The rapid lowering of the temperature that accompanied the change from summer to winter was trying to most persons, shown in nothing so much as in the frequent prevalence of dysentery in the month of May. In fact there never seemed to be so complete an absence of illness in Barladong as in the summer, when the ground was as hard with heat as if it had been frozen, and bad smells were impossible in air which was dry as that of an oven: when what had been pretty flower-gardens looked no better than patches of stubble, and 80° Fahrenheit was by comparison cool and comfortable, rather than oppressive.

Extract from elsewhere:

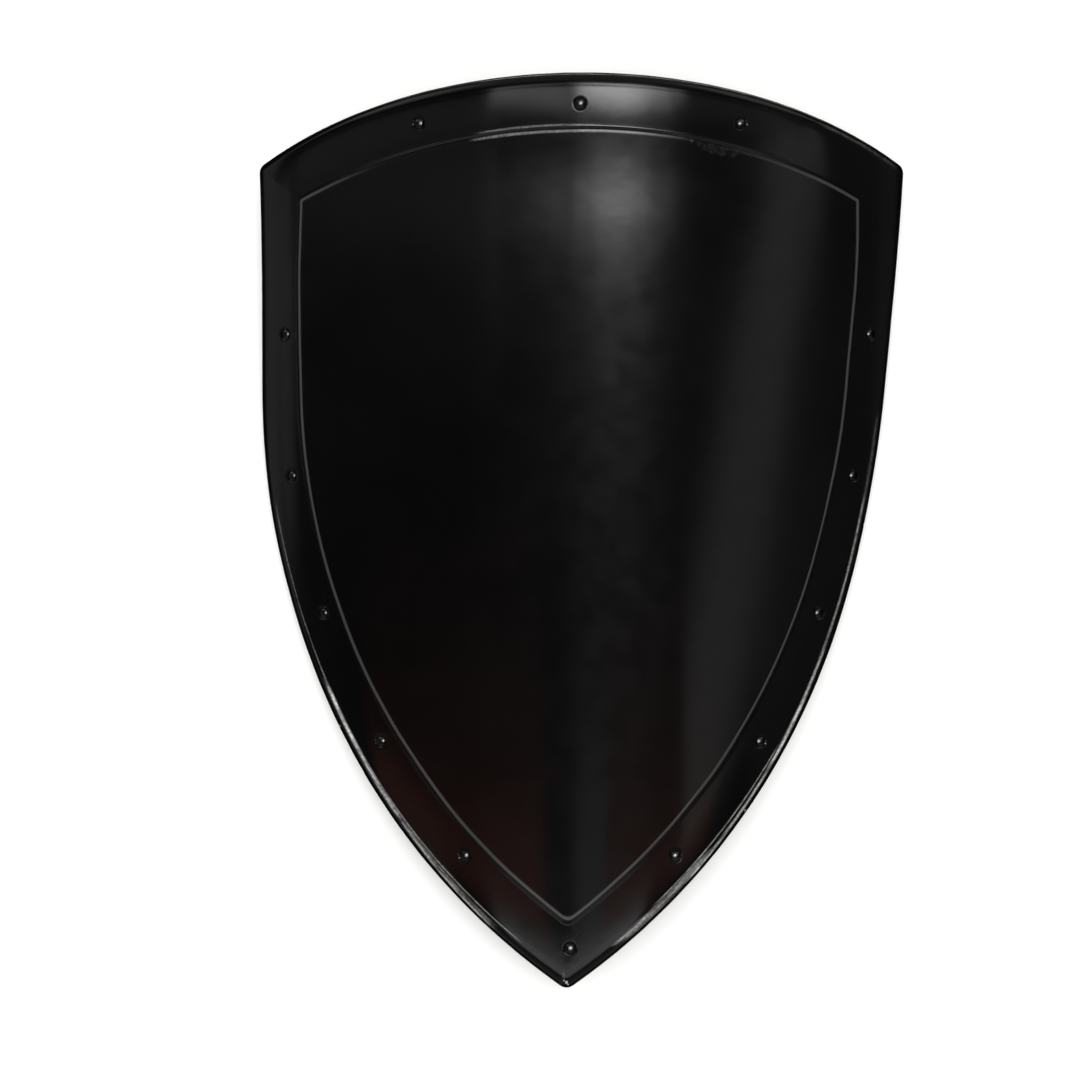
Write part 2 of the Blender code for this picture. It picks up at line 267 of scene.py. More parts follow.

When the thermometer was standing at from 96° to 107° in the shade, and people were obliged, notwithstanding, to work in the harvest-field, and to cook dinners, the battle of life might be said to have commenced in good earnest; a fact which the very fowls acknowledged by going about with all their feathers in a ruffle, holding them as it were off their skin, in hopes that a little fresh air might penetrate. In such weather labour was a severe trial, but still it was not unhealthy, that is, we very seldom heard of sunstroke or of any other sickness; but I cannot help thinking that life must wear out faster for such exposure, and it is certain that youthful looks are far more fleeting than in England.

Of means and appliances for making the heat more endurable there are scarcely any. I never saw but one punkah in the colony, nor was ice ever to be seen except at the Governor's, who possessed a freezing machine.